I want to put all of the divisors in one single vector v, what am I missing? I have tried searching for answers but I could not find any, maybe because I don't understand MATLAB code well enough.
Thank you for your help!

Answers (1)

Roger Stafford
Roger Stafford on 30 Mar 2017
Edited: Stephen23 on 2 Apr 2017
Make two changes:
k = 0;
c = 1:1:30;
for i=1:30
if mod(30,c(i))==0
k = k+1;
v(k) = c(i);
end
end
However, it is better practice to first allocate memory to v:
k = 0;
c = 1:1:30;
v = zeros(size(c));
for i=1:30
if mod(30,c(i))==0
k = k+1;
v(k) = c(i);
end
end
v = v(1:k);
Also you can probably make it faster:
c = 1:30;
v = c(mod(30,c)==0);
  3 Comments
Stephen23
Stephen23 on 2 Apr 2017
Edited: Stephen23 on 2 Apr 2017
@Henry Erikson: the k value is defined to have to value one; each time there is a valid output its value increments by one, giving 1, 2, 3, etc.
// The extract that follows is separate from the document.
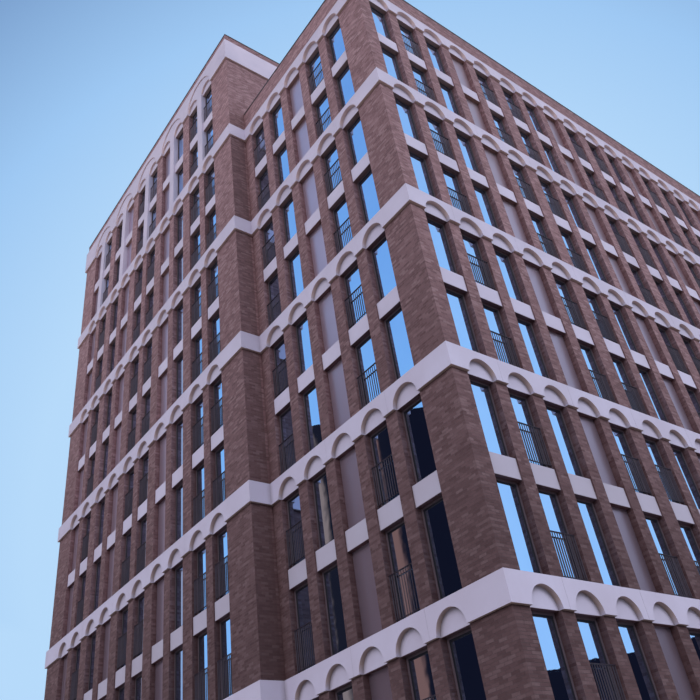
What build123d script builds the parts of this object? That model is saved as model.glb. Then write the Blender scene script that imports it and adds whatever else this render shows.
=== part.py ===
from build123d import *
import os

os.makedirs("parts", exist_ok=True)

# Heights, in millimetres
storey_height = 3100
storeys_per_module = 2
main_modules = 5
base_height = 990
band_height = 750
lower_window_height = 2500
wing_band_height = 1600
main_parapet_height = 1260
wing_parapet_height = 570
coping_height = 60
slab_thickness = 250
roof_deck_thickness = 120
wing_roof_drop = 500

# Widths along the walls
opening_width = 1030
pier_width = 470
wide_pier = 680
front_corner_pier = 680
side_corner_pier = 1395
inner_pier = 430
wing_near_pier = 1695
wing_far_pier = 1705
wing_projection = 815

# Depths, measured inwards from the face of the bands
brick_recess = 95
relief_recess = 50
spandrel_recess = 140
arch_recess = 145
facing_thickness = 190
blind_recess = 300
pier_back = 340
glass_thickness = 20
glass_lap = 60
beam_back = 500
parapet_back = 340
coping_recess = 75
coping_back = 360

# Joints, and the number of bays that one facing panel covers
joint_width = 10
bays_per_panel = 2

# Bays of each wall: W window, R window with a railing, B blind bay; a space is a wide pier.
# The walls run counterclockwise in plan, so the side and the wing front start at their far ends.
front_kinds = "WRWBR RWBR RWBR RWBRW"
end_kinds = "WRBRWRB"
rear_kinds = "WRRBWRRBW"
wing_rear_kinds = "RBWRRBWRR"
wing_end_kinds = "RWBRRBWR"
wing_front_kinds = "BR WB RR BW RR"
side_kinds = "RWBRW"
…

This value is used as an index to allocate the output value into the array v.
"but how does it do that? Is there anywhere I can read about it?"
This is not some MATLAB magic, but a very basic usage of loops which could be used in almost any language which has loops. Some introductory courses to programming might explain this: search for "loop variable" or the like.